Some people call me an OG of wedding business marketing, but deep down I'm just another person wearing PJ bottoms on Zoom. I swear a lot, I share my struggles, and I don't pretend to be better than anyone else.
Networking can feel sleazy and anxiety-provoking. It can feel like an awkward situation you put yourself in that somehow will magically turn into relationships that lead to more business. How do you make the most of networking events? How do you meet the right people? How do you follow up with them? There are a lot of questions that don’t ever seem to get addressed about networking and that’s why today’s episode is practical AF.
We all know networking is important, especially in the wedding industry, but how do you do it in a way that leaves you feeling less awkward? Well my friend, today’s podcast guest is a master connector and she’s so good at it, she built an entire business around it.
No more showing up to networking events and hoping. After this podcast episode, you’ll go into your next networking event with a plan.

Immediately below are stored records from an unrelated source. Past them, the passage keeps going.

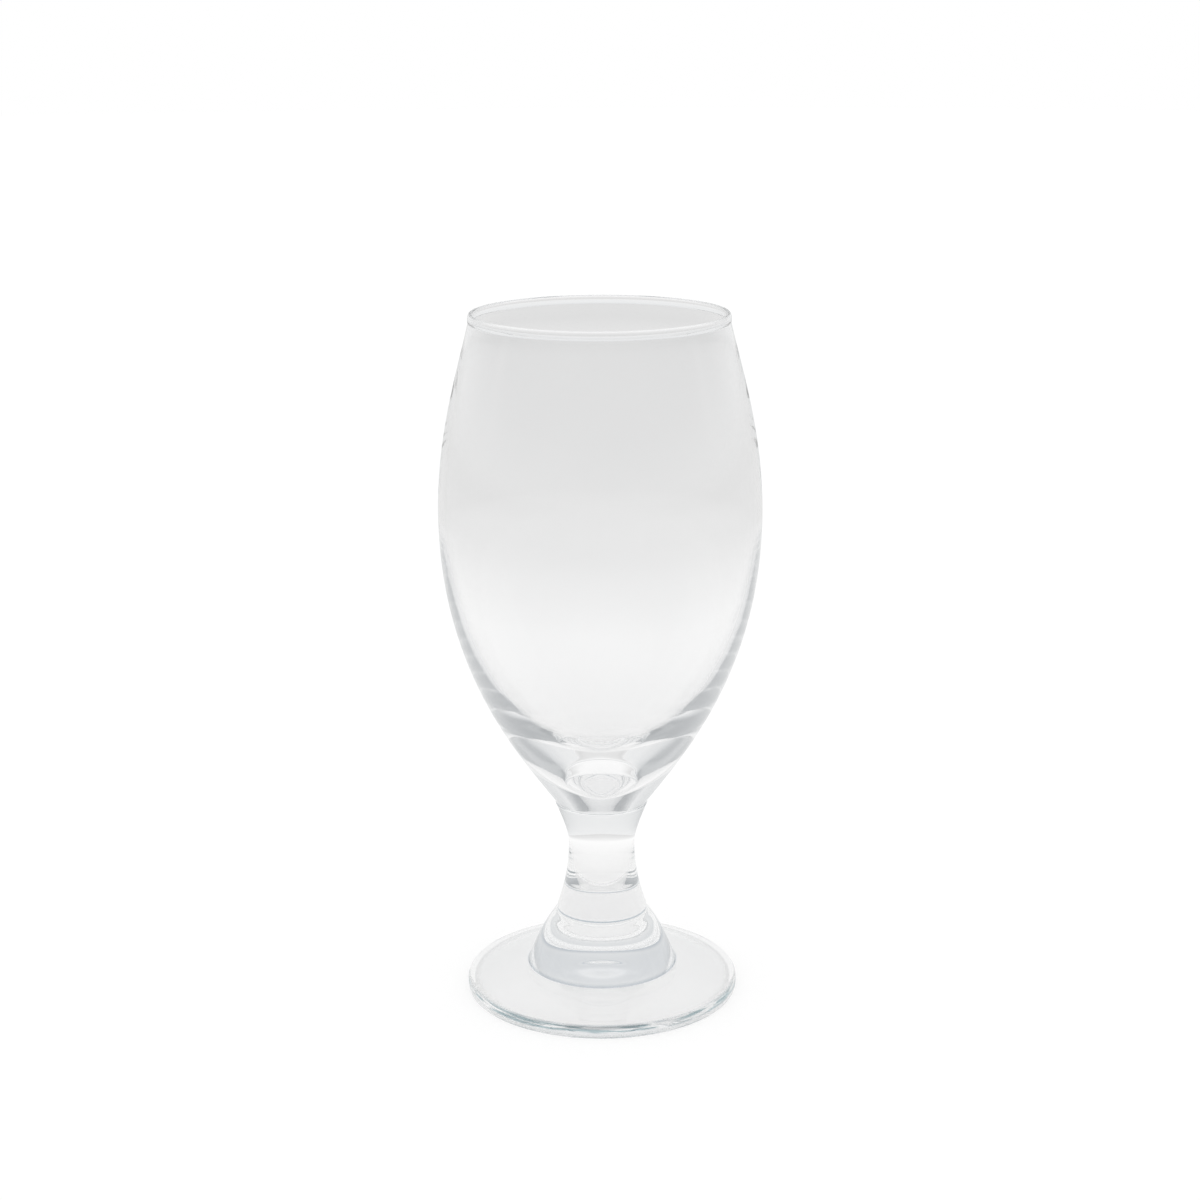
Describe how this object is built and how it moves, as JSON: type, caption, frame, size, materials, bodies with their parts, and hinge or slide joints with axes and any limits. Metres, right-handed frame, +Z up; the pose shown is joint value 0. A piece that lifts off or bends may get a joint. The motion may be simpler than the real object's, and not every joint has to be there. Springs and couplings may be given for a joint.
{
  "type": "stemmed beer glass",
  "caption": "Clear stemmed beer glass: a tall teardrop bowl with a thin beaded rim, a short waisted stem and a wide round foot.",
  "frame": {"origin": "middle of the foot, on the table", "axes": "+Z up along the glass's own axis, from the foot to the rim; the glass is round, so X and Y are free"},
  "size_m": [0.0828, 0.0828, 0.181],
  "materials": {
    "clear_glass": "clear, smooth and polished by the flame"
  },
  "bodies": {
    "root": {"bowl": "clear_glass", "stem": "clear_glass", "foot": "clear_glass"}
  },
  "joints": []
}
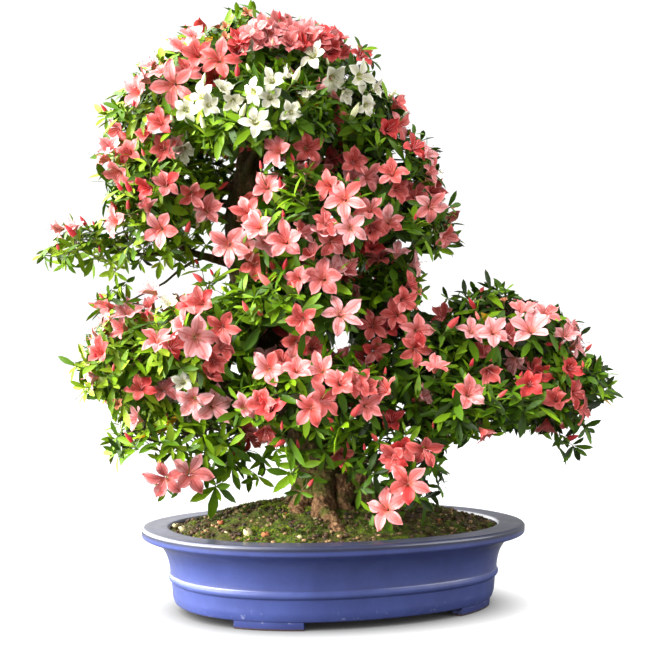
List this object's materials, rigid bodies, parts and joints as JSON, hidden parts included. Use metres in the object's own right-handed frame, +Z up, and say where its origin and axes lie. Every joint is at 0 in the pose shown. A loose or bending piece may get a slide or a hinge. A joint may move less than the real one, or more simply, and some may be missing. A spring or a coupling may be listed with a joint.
{
  "type": "azalea bonsai",
  "caption": "Flowering satsuki azalea bonsai with a leaning trunk and tiered pads of leaves and blossom, in an oval blue glazed pot on low feet.",
  "frame": {"origin": "middle of the whole plant's footprint, at the height of the table that the pot stands on", "axes": "+Z up; the pot's long side lies along X; the plant's front, from which the picture is taken, faces -Y turned about 25 degrees towards -X"},
  "size_m": [0.5836, 0.4012, 0.6193],
  "materials": {
    "blue_glaze": "gloss",
    "moss_and_soil": "matte",
    "trunk_bark": "matte",
    "bough_bark": "matte",
    "foliage": "satin",
    "pink_petals": "satin",
    "white_petals": "satin"
  },
  "bodies": {
    "root": {"bough_back_middle": "bough_bark", "bough_centre_back": "bough_bark", "bough_centre_front": "bough_bark", "bough_centre_right": "bough_bark", "bough_crown_back": "bough_bark", "bough_crown_front": "bough_bark", "bough_crown_left": "bough_bark", "bough_crown_right": "bough_bark", "bough_front_foot": "bough_bark", "bough_front_low": "bough_bark", "bough_front_middle": "bough_bark", "bough_left_back": "bough_bark", "bough_left_hanging": "bough_bark", "bough_left_long": "bough_bark", "bough_left_tip": "bough_bark", "bough_left_upper": "bough_bark", "bough_low_left_back": "bough_bark", "bough_low_left_tip": "bough_bark", "bough_low_left_top": "bough_bark", "bough_low_left_under": "bough_bark", "bough_right_back": "bough_bark", "bough_right_front": "bough_bark", "bough_right_inner": "bough_bark", "bough_right_middle": "bough_bark", "bough_right_tip": "bough_bark", "bough_right_top": "bough_bark", "bough_right_upper": "bough_bark", "foliage_back_middle": "foliage", "foliage_centre_back": "foliage", "foliage_centre_front": "foliage", "foliage_centre_right": "foliage", "foliage_crown_apex": "foliage", "foliage_crown_back": "foliage", "foliage_crown_front": "foliage", "foliage_crown_left": "foliage", "foliage_crown_right": "foliage", "foliage_front_foot": "foliage", "foliage_front_low": "foliage", "foliage_front_middle": "foliage", "foliage_left_back": "foliage", "foliage_left_hanging": "foliage", "foliage_left_long": "foliage", "foliage_left_tip": "foliage", "foliage_left_upper": "foliage", "foliage_low_left_back": "foliage", "foliage_low_left_tip": "foliage", "foliage_low_left_top": "foliage", "foliage_low_left_under": "foliage", "foliage_right_back": "foliage", "foliage_right_front": "foliage", "foliage_right_inner": "foliage", "foliage_right_middle": "foliage", "foliage_right_tip": "foliage", "foliage_right_top": "foliage", "foliage_right_upper": "foliage", "pot": "blue_glaze", "soil": "moss_and_soil", "trunk": "trunk_bark"}
  },
  "joints": []
}
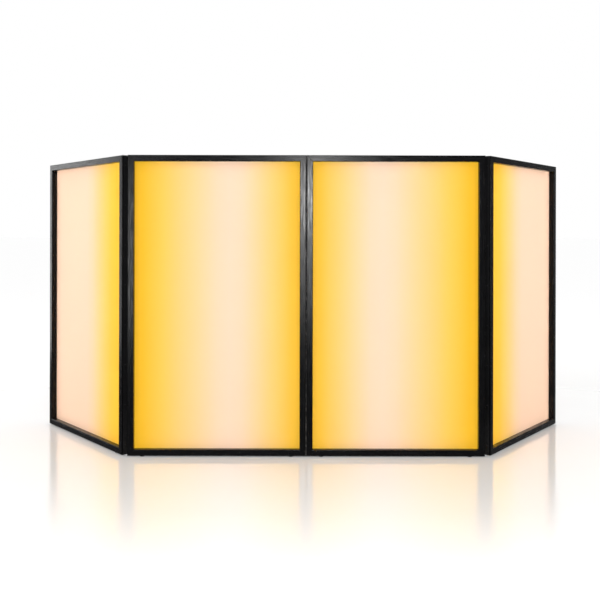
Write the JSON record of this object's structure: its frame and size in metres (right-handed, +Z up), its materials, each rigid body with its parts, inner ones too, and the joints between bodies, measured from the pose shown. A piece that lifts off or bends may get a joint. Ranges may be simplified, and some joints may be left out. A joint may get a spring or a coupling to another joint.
{
  "type": "folding welding screen",
  "caption": "Free-standing folding screen of square-tube framed panels with taut amber sheets, joined by continuous hinges; the middle panels stand in line and the wings fold back.",
  "frame": {"origin": "middle of the standing screen's bounding box, on the floor", "axes": "+X along the two middle panels to the right, +Y from their front towards the wings' far ends, +Z up"},
  "size_m": [2.3924, 0.605, 1.219],
  "materials": {
    "frame_black": "satin black powder coat on square steel tube",
    "strip_black": "satin black powder coat on flat bar",
    "hinge_black": "black finished steel, lightly worn at the knuckles",
    "pin_steel": "drawn steel wire",
    "screw_steel": "dark zinc plated steel",
    "tinted_sheet": "taut translucent vinyl, amber at the sides of the screen's panels and cream elsewhere",
    "glide_plastic": "black moulded nylon"
  },
  "bodies": {
    "left_wing": {"left_wing_top_rail": "frame_black", "left_wing_bottom_rail": "frame_black", "left_wing_inner_stile": "frame_black", "left_wing_outer_stile": "frame_black", "left_wing_sheet": "tinted_sheet", "left_wing_top_strip": "strip_black", "left_wing_bottom_strip": "strip_black", "left_wing_inner_strip": "strip_black", "left_wing_outer_strip": "strip_black", "left_wing_strip_screws": "screw_steel", "left_wing_feet": "glide_plastic", "left_hinge_wing_leaf": "hinge_black", "left_hinge_wing_screws": "screw_steel"},
    "left_middle": {"left_middle_top_rail": "frame_black", "left_middle_bottom_rail": "frame_black", "left_middle_inner_stile": "frame_black", "left_middle_outer_stile": "frame_black", "left_middle_sheet": "tinted_sheet", "left_middle_top_strip": "strip_black", "left_middle_bottom_strip": "strip_black", "left_middle_inner_strip": "strip_black", "left_middle_outer_strip": "strip_black", "left_middle_strip_screws": "screw_steel", "left_middle_feet": "glide_plastic", "left_hinge_middle_leaf": "hinge_black", "left_hinge_pin": "pin_steel", "left_hinge_middle_screws": "screw_steel", "centre_hinge_left_leaf": "hinge_black", "centre_hinge_pin": "pin_steel", "centre_hinge_left_screws": "screw_steel"},
    "right_middle": {"right_middle_top_rail": "frame_black", "right_middle_bottom_rail": "frame_black", "right_middle_inner_stile": "frame_black", "right_middle_outer_stile": "frame_black", "right_middle_sheet": "tinted_sheet", "right_middle_top_strip": "strip_black", "right_middle_bottom_strip": "strip_black", "right_middle_inner_strip": "strip_black", "right_middle_outer_strip": "strip_black", "right_middle_strip_screws": "screw_steel", "right_middle_feet": "glide_plastic", "right_hinge_middle_leaf": "hinge_black", "right_hinge_pin": "pin_steel", "right_hinge_middle_screws": "screw_steel", "centre_hinge_right_leaf": "hinge_black", "centre_hinge_right_screws": "screw_steel"},
    "right_wing": {"right_wing_top_rail": "frame_black", "right_wing_bottom_rail": "frame_black", "right_wing_inner_stile": "frame_black", "right_wing_outer_stile": "frame_black", "right_wing_sheet": "tinted_sheet", "right_wing_top_strip": "strip_black", "right_wing_bottom_strip": "strip_black", "right_wing_inner_strip": "strip_black", "right_wing_outer_strip": "strip_black", "right_wing_strip_screws": "screw_steel", "right_wing_feet": "glide_plastic", "right_hinge_wing_leaf": "hinge_black", "right_hinge_wing_screws": "screw_steel"}
  },
  "joints": [
    {"name": "left_fold", "type": "hinge", "parent": "left_middle", "child": "left_wing", "pos_m": [-0.71475, -0.2679, 0.611], "axis": [0, 0, -1], "range_deg": [-50.5, 129.5]},
    {"name": "centre_fold", "type": "hinge", "parent": "left_middle", "child": "right_middle", "pos_m": [0.00955, -0.29995, 0.611], "axis": [0, 0, -1], "range_deg": [0, 180]},
    {"name": "right_fold", "type": "hinge", "parent": "right_middle", "child": "right_wing", "pos_m": [0.73385, -0.2679, 0.611], "axis": [0, 0, 1], "range_deg": [-52.5, 127.5]}
  ]
}
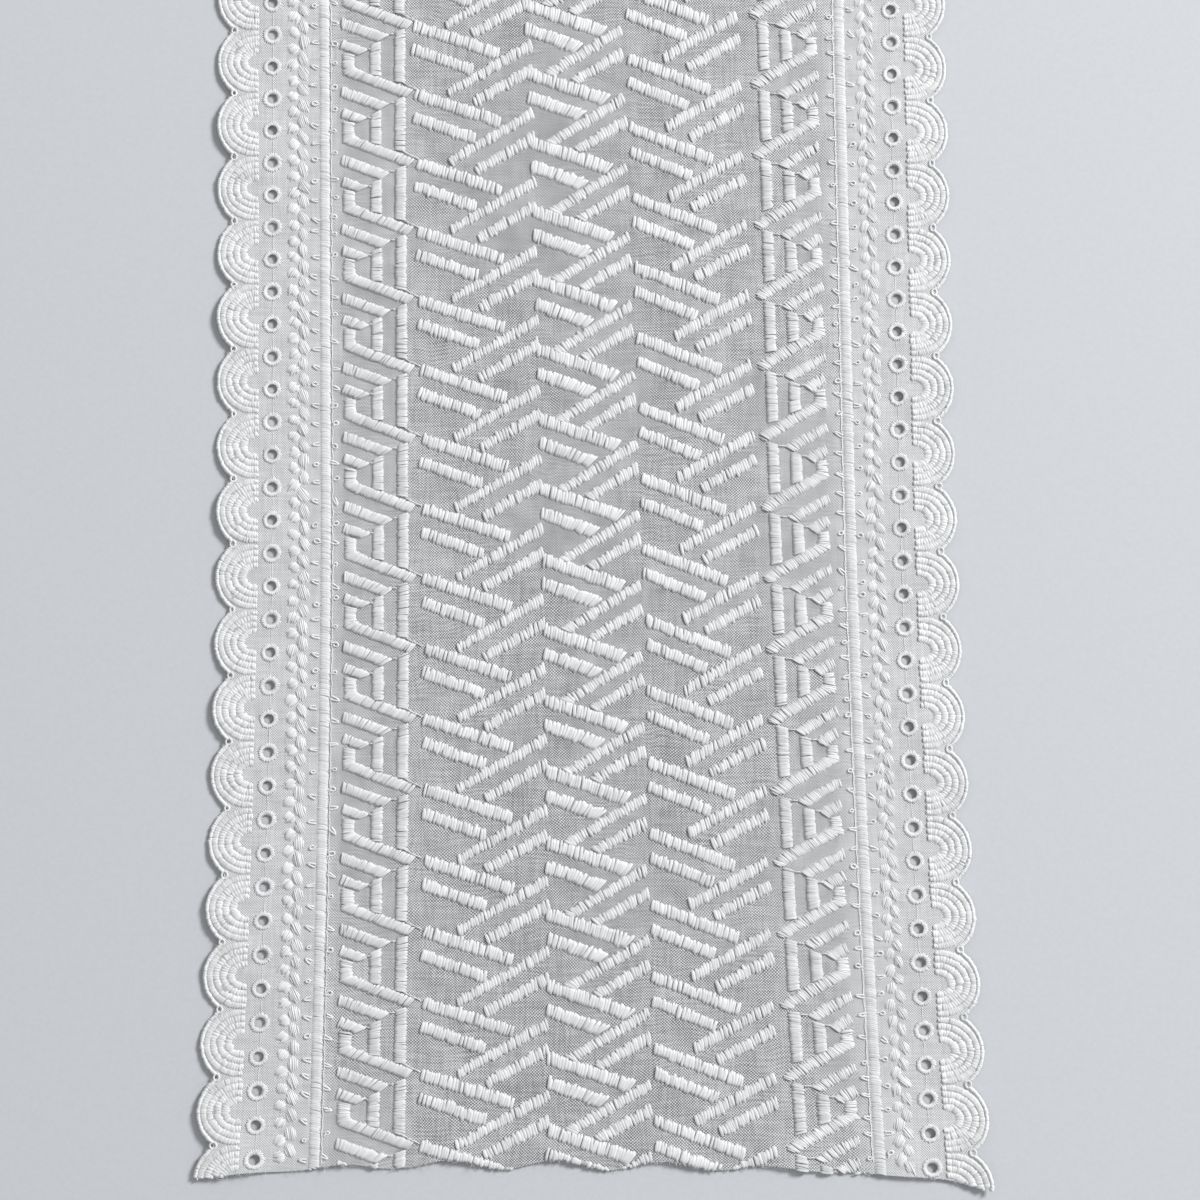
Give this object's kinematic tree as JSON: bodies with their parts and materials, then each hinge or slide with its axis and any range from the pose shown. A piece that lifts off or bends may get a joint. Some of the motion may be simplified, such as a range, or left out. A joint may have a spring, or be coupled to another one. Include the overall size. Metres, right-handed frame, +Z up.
{
  "type": "embroidered lace",
  "caption": "Wide embroidered lace trim lying flat: sheer centre panel with raised satin bars between two scalloped borders of open eyelets, one end wavy from the cut.",
  "frame": {"origin": "bottom centre of the whole trim, on the surface it lies on", "axes": "+Y along the trim, from its wavy cut end to its straight cut end; +X across it; +Z up, on the embroidered face"},
  "size_m": [0.2118, 0.3452, 0.0028],
  "materials": {
    "panel_voile": "matt sheer woven ground, white",
    "border_cotton": "matt closely woven cotton, white",
    "satin_thread": "soft sheen of satin-stitched white thread"
  },
  "bodies": {
    "root": {"centre_panel": "panel_voile", "border_left": "border_cotton", "border_right": "border_cotton"}
  },
  "joints": []
}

In this episode we’ll cover:
When Sara Alepin started going to networking events as a photographer, she was looking to hire photographers to take on weddings for her business. She wanted to avoid the feeling of competition so she could actually build relationships with other photographers.
The first step to making networking events successful is to define your goals. Sara knew she wanted to hire photographers but she also wanted to find other wedding pros she could get referrals from and wedding pros she could refer her clients to.
Sara has a great hack for making networking events feel less awkward. When you walk in, go in and find someone who you have never met that looks uncomfortable and introduce yourself. Take this person along with you as you’re networking with the people at the event.
You’re doing that person a huge favor by bringing them into conversations and it makes it easier for both of you to break into circles of people who are already talking without feeling like the lone person that’s just lurking around.
You want to make sure you show up as who you truly are as a person at a networking event because our brands are heavily based on our personalities. This makes it more likely that you’ll attract and connect with people who are the right fit for you and your business.
Most people hold themselves back at networking events and show up in a business suit instead of the graphic tee and jeans they feel most comfortable in. The way you present yourself allows you to connect on a more personal level with other people at a networking event. Don’t hide your personality when you attend networking events!
Before you even leave for the networking event, add buffer time so you can hang out after the event if you’re having a great time talking to people. One of Sara’s favorite ways to connect with people at networking events is to be genuine and curious. That means not approaching people and leading with “so what do you do?” because the goal isn’t just to find out what someone does for a living, it’s to get to them on a personal level.
When starting a conversation at a networking event, lead with the person you’re talking to instead of talking about yourself. Starting with something as simple as “Hi I’m Sara, how are you?” can be a great way to open a conversation. We overthink what to say to other people at networking events and you don’t have to have some canned introduction question lined up. As Sara puts it, “Set aside your agenda and meet people the way you would in regular life”.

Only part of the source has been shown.